Ohio’s new medical marijuana law proposes a new way around the bank problem. The law allows state officials to set up a “closed loop” payment processing system, similar to prepaid debit and gift cards.

From Cashless payment system proposed for Ohio medical marijuana program | cleveland.com

Why not provide prepaid pseudonymous debit cards so that they could be used for the purchase of both legitimate and illegitimate goods (not only at festivals) with a cryptographically protected link to real identity that would be revealed by the issuer only under appropriate legal circumstances (i.e., a warrant). Why is it a byproduct of buying anything at all that your identity is provided to your counterparty when it has nothing to do with the transaction? It’s for a new kind of blank debit card – no name, no number on the front, no CVV, no stripe – that can only be issued to adults.

 Knebworth 1979

We didn’t have mobile phones, so we had to talk to each other at festivals

There was a very good edition of “In Business” on the BBC recently where Peter Day visited Colorado and noted the problems associate with the use of cash (“armoured cars full of cash a common sight”). This is all because of the bizarre situation in the US where marijuana is legal in some states but you can’t use electronic payments to buy it.
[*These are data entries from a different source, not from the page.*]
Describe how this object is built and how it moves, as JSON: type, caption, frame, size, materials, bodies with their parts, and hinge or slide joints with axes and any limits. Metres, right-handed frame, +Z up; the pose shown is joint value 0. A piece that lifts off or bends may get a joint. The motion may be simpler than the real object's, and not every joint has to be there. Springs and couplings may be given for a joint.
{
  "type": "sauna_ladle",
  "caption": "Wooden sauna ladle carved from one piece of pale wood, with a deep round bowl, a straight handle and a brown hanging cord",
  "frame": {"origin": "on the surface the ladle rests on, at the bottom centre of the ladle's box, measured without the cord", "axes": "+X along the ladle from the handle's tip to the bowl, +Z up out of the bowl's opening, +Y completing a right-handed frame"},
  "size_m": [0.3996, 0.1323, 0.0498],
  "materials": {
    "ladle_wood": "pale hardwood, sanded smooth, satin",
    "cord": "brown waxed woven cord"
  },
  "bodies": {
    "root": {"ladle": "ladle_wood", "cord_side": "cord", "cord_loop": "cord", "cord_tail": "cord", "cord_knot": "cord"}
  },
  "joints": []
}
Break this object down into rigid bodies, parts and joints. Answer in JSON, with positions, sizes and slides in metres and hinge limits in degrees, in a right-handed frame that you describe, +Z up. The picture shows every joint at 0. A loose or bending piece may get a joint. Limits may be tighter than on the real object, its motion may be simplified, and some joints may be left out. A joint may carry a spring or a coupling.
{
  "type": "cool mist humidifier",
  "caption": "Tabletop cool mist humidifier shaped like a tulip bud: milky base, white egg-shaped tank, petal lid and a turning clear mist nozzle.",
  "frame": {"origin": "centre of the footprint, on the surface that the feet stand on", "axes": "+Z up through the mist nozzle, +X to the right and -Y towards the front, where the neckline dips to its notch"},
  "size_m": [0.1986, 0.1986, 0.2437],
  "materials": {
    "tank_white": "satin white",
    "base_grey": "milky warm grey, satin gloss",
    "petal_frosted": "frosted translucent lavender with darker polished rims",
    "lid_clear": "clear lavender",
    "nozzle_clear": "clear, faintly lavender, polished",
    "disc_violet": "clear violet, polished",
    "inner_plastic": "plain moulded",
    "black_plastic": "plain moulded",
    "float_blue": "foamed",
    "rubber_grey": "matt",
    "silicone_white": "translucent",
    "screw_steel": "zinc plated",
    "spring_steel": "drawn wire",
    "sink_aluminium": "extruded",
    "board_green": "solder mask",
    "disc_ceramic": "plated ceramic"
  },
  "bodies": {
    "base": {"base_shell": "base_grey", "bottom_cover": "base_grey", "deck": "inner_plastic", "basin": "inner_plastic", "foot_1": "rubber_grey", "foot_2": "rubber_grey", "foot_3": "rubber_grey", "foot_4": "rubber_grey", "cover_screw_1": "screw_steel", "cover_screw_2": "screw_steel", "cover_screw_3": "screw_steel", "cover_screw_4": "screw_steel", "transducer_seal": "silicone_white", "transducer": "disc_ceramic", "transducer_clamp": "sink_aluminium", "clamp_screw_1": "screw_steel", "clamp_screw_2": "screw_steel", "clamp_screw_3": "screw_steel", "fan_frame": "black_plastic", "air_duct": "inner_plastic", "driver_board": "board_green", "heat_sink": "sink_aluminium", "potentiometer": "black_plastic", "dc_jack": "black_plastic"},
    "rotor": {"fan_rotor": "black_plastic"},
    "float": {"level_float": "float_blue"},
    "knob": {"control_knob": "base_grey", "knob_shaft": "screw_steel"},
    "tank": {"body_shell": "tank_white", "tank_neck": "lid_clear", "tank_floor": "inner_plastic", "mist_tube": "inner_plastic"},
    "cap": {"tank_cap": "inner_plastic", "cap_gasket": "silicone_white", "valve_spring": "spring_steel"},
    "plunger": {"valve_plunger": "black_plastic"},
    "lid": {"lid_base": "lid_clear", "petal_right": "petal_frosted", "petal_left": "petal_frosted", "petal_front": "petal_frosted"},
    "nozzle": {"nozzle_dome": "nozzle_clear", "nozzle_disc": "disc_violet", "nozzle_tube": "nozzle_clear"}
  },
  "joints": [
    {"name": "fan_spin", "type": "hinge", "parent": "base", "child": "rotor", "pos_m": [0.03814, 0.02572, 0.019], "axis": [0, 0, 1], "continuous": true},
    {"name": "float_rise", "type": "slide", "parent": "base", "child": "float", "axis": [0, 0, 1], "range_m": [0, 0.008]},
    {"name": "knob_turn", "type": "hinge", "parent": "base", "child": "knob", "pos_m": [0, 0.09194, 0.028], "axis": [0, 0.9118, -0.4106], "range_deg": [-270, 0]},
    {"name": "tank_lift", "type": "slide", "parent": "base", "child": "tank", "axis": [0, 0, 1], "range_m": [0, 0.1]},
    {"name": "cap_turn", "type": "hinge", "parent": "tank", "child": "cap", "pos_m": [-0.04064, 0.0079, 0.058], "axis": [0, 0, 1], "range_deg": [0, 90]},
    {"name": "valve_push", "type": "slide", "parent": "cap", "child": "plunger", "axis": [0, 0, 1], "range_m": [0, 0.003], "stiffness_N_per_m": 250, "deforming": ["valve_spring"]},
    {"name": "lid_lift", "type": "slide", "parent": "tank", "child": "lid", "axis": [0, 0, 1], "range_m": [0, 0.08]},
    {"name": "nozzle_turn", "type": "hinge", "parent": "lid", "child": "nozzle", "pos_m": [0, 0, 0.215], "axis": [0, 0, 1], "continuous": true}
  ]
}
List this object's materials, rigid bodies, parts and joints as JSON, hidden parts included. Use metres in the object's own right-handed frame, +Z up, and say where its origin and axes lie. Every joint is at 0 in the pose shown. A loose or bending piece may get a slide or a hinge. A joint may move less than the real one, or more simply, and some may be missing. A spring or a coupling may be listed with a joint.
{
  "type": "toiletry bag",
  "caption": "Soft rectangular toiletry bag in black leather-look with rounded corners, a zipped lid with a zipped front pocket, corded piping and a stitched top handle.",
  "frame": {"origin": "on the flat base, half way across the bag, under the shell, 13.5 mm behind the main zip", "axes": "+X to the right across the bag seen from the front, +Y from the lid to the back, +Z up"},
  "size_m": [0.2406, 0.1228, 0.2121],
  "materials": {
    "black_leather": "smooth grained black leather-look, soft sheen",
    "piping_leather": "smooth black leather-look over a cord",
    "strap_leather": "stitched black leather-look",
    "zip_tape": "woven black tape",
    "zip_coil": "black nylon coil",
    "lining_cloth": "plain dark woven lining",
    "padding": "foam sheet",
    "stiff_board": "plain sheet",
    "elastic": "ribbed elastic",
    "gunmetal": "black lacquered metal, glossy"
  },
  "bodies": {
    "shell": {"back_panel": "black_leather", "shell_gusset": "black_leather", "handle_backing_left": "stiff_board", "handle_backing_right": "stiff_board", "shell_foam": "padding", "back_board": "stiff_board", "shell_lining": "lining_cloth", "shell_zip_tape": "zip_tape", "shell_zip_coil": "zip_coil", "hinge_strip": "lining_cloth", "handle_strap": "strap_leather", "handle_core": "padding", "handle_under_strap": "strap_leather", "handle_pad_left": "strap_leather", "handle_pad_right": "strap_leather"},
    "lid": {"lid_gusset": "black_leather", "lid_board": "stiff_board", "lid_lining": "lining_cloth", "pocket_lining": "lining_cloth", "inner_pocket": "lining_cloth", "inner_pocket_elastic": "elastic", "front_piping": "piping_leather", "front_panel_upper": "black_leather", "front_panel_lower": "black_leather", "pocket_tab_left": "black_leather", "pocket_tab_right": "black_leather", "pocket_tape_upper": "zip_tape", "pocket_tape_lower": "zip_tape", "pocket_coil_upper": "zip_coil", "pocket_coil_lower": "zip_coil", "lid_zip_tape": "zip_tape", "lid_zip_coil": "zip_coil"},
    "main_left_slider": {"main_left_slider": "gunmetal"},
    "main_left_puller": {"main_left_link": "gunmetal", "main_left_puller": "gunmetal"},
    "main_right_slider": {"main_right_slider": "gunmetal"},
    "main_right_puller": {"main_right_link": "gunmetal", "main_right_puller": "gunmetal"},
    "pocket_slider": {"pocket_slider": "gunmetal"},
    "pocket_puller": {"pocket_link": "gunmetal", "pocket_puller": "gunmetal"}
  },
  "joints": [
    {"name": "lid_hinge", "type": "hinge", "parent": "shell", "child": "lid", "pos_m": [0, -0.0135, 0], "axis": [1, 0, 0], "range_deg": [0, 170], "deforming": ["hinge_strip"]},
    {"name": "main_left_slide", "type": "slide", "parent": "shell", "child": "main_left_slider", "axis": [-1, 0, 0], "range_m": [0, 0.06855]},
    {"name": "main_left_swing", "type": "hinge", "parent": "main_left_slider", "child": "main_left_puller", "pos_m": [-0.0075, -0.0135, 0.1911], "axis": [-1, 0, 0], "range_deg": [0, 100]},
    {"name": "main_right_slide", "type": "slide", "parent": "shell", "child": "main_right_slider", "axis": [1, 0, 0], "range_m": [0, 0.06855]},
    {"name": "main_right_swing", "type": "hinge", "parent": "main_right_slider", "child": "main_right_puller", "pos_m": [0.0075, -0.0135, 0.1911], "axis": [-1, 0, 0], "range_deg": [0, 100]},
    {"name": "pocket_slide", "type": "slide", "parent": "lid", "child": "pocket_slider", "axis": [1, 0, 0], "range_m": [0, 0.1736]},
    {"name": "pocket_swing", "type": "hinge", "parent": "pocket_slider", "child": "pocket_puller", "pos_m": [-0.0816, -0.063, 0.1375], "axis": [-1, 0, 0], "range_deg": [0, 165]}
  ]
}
But despite the legality of at least medical marijuana in many states, and the Department of Justice’s mostly hands-off approach to state-legal businesses, the federal ban still means that every financial institution serving marijuana businesses is theoretically violating anti-money laundering laws

From Pot Banking 2016: More State Ballots But Continued Unease | Bank Think

This isn’t only about marijuana and pop festivals, of course. There is a general problem around the tension between social and financial inclusion, law enforcement and regulatory environments. John Vardaman, until recently with the Department of Justice, summed this up nicely in American Banker back in April, noting that “We’ve seen large financial institutions exiting what have been deemed high-risk areas categorically. The effect is that whole swaths of legitimate businesses have been frozen out of banking”. If we are going to take the risk-based approach to all of this seriously, it means making low-value, pseudonymous payment accounts available to all.